Doch dieses Vorhaben wurde zum Schlag ins Wasser: Nachdem sich erste Vorschläge für ein Strukturkonzept als unzureichend und kaum umsetzbar herausgestellt hatten, musste die Stadt ihre Pläne begraben. Stattdessen beschloss der Stadtrat im Juni 2017, die Neuansiedlung von Bordellen über das Baurecht zu steuern. „Dabei werden einschlägige Vorhaben einem Prüfschema auf der Basis planerischer Vorgaben und standortbezogener Besonderheiten unterworfen und die Zulässigkeit anhand einer abschließenden Bewertung beurteilt“, so die Stadt. Unter anderem wurden in den vergangenen Jahren mehrere Bebauungspläne neu aufgestellt oder geändert, meist mit dem Ziel, bestimmte Gegenden frei von neuen Rotlichtbetrieben zu halten.

In dem Zusammenhang fand sich die Stadt mehrfach vor Gericht wieder; einer dieser Fälle ist nun vor dem Bayerischen Verwaltungsgerichtshof in München verhandelt worden. Dort hatte ein Bordellbetreiber ein sogenanntes Normenkontrollverfahren gegen die Änderung eines Bebauungsplans angestrengt. Hintergrund waren seine Pläne zur Erweiterung eines Etablissements in Lechhausen von derzeit fünf auf mehr als 20 Bordellzimmer. Der Grundstücksbesitzer hatte 2012 einen entsprechenden Bauantrag eingereicht. Dieser wurde jedoch abgelehnt, nachdem die Stadt 2015 den betreffenden Bebauungsplan geändert hatte. Dabei wurde in einem Teilbereich des Gebiets die Neuansiedlung von „Bordellen, bordellartigen Betrieben und Wohnungsprostitution“ verboten. Grundsätzlich gelten solche Etablissements als Vergnügungsbetriebe und sind in Städten mit mehr als 30 000 Einwohnern in Gewerbegebieten zulässig.

Jedoch dürfen sich Bordelle nicht in der Nähe von Wohnhäusern oder besonders schutzbedürftigen Einrichtungen wie Schulen, Kitas, Krankenhäusern oder Kirchen befinden. Zudem können Kommunen stadtplanerische Aspekte anführen, wie es nun auch die Vertreter der Stadt Augsburg bei der mündlichen Verhandlung vor dem Bayerischen Verwaltungsgerichtshof taten. Sie verwiesen darauf, dass es in dem Viertel bereits mehrere Bordelle gebe und warnten vor einer Abwertung des Gewerbegebiets. „Trading-Down-Effekt“ heißt diese Entwicklung im Fachjargon, der dadurch verstärkt wird, dass Bordelle oftmals Spielhallen und weitere Rotlichtbetriebe anziehen. „Hierbei können jahrelange Anstrengungen der Stadtsanierung und Aufwertung innerstädtischer Quartiere zunichtegemacht werden“, heißt es aus dem Baureferat im Augsburger Rathaus. Demnach könne die Ansiedlung eines neuen Bordells auch hochwertige Gewerbegebiete, etwa mit einem Schwerpunkt auf Verwaltung und Wissenschaft, stark beeinträchtigen sowie besonders Produktions- und Handwerksbetriebe verdrängen.

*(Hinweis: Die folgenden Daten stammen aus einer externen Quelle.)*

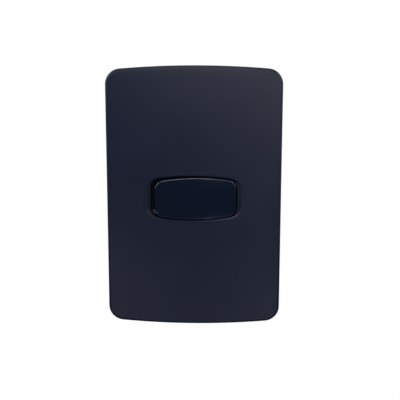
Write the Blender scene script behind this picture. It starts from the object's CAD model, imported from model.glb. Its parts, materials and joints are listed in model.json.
# Rocker wall switch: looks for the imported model.
# Blender works in metres; sizes and places below are in millimetres, scaled by MM, unless they say so.
import json
import math
import bmesh
import bpy
from mathutils import Matrix, Vector


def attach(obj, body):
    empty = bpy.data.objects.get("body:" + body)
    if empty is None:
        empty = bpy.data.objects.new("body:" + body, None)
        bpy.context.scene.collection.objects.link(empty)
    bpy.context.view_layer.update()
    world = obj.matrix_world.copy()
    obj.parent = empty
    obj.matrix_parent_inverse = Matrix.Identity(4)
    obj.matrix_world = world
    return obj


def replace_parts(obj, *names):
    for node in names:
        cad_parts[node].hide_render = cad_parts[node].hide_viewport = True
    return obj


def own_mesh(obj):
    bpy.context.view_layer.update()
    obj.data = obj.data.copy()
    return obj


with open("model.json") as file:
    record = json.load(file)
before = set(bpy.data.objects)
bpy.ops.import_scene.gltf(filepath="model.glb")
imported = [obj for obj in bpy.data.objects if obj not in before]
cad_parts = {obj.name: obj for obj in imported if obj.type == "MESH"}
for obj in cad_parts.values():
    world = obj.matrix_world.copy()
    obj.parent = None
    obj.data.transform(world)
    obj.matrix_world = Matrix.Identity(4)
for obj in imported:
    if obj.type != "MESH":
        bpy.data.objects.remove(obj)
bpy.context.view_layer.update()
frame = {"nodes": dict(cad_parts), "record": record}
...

Komplett aus dem Stadtgebiet verbannen wolle man die Bordelle aber nicht, teilt das Baureferat mit: „Nach geltendem Recht sind prostitutive Nutzungen eine gewerbliche Nutzung eigener Art, für die innerhalb des Stadtgebiets auch grundsätzlich Ansiedlungsmöglichkeiten bestehen müssen.

Im konkreten Fall des Bordellbetreibers in Augsburg ist es vor dem Verwaltungsgerichtshof zu einer Einigung gekommen. So verabschiedete sich der Antragsteller von seinen Erweiterungsplänen für das Etablissement – im Gegenzug sicherte die Stadt zu, die Architektenkosten für die bisherige Planung zu erstatten. Die Kosten für das Verfahren übernahmen beide Parteien jeweils zur Hälfte. Allerdings ließ sich die Kommune eine Hintertür offen: Noch bis 21. Juni kann die Stadt diesen Vergleich widerrufen.